Turning challenging capstones into publications

For about 10 years, Lagotte has led a capstone course in which students design substantial, semi-independent research projects from the ground up. Many students have gone on to present at the National Conference on Undergraduate Research, and a number have successfully placed their work in undergraduate journals nationwide.

“We had never received a rejection for a submitted journal article,” Lagotte said of those submissions, noting the consistently high quality of KU students’ theses. Yet most research projects never made it to publication.

“If there’s one thing an undergraduate does not want to do the summer after they graduate, it’s work on the thesis anymore,” he said. “So many amazing theses were just going by the wayside, just being a part of class and being done with it.”

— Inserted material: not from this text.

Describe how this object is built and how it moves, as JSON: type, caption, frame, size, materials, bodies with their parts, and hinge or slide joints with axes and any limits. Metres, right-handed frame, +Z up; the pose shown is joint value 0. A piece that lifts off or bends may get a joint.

To remove that barrier, Lagotte designed KUJIS so that its submission guidelines closely match his existing capstone article assignment. For most students, that means virtually no tweaking is required beyond the work they already complete for class.

Collaboration at the core

With support from Marianne Reed and Eric Bader of KU Libraries, Lagotte established KUJIS on the Libraries’ journal platform

"They gave me innumerable tips," said Lagotte, "and they have built an amazing structure of logistics to do the journal part of it."

With the platform in place, he looked to his students to power the journal’s editorial engine. 

“I was expecting one or two students to be willing to serve as editors,” Lagotte said. “I had nine students volunteer out of a cohort of 33.”

Besides helping establish a new journal, the student editors gained hands-on experience with duties less common in classrooms.

“They’re getting good at skills that people really would pay them to do, but they don’t know the name of the job yet,” he said. By working as editors, students develop abilities in copy editing, evaluating arguments and managing manuscripts — skills that map onto roles in think tanks, NGOs, publishing and other research-focused organizations.

Student editors for the first volume, published in December 2025, included Shea Marney, Isabel López, Kennedy Mulvaney, Marina Bontrager, Andrew Fewins, Grace Yearout, Hannah Loub, Bhavya Gupta and Eilish Frissell.

A wider stage for undergraduate research

KUJIS publishes undergraduate research on international or global topics from disciplines such as international studies, political science, cultural studies, anthropology, economics, sociology and gender studies.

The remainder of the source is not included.